— Start ENTRIES SUPPLIED —
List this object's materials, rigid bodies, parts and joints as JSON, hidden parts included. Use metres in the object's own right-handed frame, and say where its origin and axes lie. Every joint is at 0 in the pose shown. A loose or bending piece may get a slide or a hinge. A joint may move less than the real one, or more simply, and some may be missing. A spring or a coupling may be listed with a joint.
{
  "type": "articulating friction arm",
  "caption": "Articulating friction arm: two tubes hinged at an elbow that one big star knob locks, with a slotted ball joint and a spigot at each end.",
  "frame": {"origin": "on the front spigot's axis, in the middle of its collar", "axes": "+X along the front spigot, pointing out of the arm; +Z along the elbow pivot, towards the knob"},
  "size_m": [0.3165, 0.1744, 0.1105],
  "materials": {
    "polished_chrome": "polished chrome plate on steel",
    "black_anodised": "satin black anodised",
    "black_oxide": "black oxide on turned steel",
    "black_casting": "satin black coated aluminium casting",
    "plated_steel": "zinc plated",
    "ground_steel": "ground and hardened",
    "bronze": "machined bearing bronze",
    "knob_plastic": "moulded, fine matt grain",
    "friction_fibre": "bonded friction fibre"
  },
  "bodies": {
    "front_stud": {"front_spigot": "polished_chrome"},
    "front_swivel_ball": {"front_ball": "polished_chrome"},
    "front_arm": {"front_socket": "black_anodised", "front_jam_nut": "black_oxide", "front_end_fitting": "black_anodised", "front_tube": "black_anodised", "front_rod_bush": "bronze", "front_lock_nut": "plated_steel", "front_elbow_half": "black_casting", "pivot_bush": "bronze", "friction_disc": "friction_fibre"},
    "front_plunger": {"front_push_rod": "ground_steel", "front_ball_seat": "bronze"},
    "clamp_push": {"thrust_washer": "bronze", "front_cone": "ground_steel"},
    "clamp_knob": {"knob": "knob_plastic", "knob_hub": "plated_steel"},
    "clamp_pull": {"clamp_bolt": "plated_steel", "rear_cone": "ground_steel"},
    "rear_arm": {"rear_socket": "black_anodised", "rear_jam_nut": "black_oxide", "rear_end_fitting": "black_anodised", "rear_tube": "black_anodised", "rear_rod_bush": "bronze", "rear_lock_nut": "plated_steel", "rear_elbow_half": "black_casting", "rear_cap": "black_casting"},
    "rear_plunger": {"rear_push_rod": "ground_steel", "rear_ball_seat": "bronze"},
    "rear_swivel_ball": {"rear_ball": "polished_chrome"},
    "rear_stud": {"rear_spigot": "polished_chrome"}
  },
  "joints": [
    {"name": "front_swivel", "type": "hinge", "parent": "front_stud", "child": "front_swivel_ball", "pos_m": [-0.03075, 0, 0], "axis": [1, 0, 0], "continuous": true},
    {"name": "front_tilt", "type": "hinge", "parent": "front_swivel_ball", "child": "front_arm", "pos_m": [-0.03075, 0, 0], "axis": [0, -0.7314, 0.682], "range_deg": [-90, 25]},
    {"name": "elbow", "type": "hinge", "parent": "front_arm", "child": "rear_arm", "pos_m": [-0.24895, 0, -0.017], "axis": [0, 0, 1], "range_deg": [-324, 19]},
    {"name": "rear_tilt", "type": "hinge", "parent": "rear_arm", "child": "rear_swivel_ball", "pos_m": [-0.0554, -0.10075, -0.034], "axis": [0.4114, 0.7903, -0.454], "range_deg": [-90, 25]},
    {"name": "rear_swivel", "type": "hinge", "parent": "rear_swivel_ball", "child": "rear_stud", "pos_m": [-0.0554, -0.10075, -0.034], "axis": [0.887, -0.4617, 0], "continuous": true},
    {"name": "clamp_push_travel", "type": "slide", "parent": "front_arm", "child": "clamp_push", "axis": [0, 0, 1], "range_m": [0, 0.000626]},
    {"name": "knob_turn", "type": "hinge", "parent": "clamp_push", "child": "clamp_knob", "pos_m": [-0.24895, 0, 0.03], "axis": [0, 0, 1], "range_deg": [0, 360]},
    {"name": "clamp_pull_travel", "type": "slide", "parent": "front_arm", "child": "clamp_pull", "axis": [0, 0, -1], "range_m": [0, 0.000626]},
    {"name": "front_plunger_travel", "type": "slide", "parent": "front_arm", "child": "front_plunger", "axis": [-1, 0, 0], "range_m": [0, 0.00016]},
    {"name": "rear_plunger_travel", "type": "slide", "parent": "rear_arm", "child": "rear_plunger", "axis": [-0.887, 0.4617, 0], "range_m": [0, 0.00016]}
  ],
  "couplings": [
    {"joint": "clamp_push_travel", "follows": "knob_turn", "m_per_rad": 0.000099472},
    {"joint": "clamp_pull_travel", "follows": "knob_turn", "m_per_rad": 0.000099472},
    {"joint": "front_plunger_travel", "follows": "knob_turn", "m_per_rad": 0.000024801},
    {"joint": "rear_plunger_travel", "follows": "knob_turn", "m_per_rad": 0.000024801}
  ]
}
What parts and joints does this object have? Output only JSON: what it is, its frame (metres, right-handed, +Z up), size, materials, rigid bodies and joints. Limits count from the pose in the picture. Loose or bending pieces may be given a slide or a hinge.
— End ENTRIES SUPPLIED —
## [WHAT TO DO]
Pick out every line holding the string "materials" and return it.

## [COMPLETED TASK]
List this object's materials, rigid bodies, parts and joints as JSON, hidden parts included. Use metres in the object's own right-handed frame, and say where its origin and axes lie. Every joint is at 0 in the pose shown. A loose or bending piece may get a slide or a hinge. A joint may move less than the real one, or more simply, and some may be missing. A spring or a coupling may be listed with a joint.
  "materials": {
What parts and joints does this object have? Output only JSON: what it is, its frame (metres, right-handed, +Z up), size, materials, rigid bodies and joints. Limits count from the pose in the picture. Loose or bending pieces may be given a slide or a hinge.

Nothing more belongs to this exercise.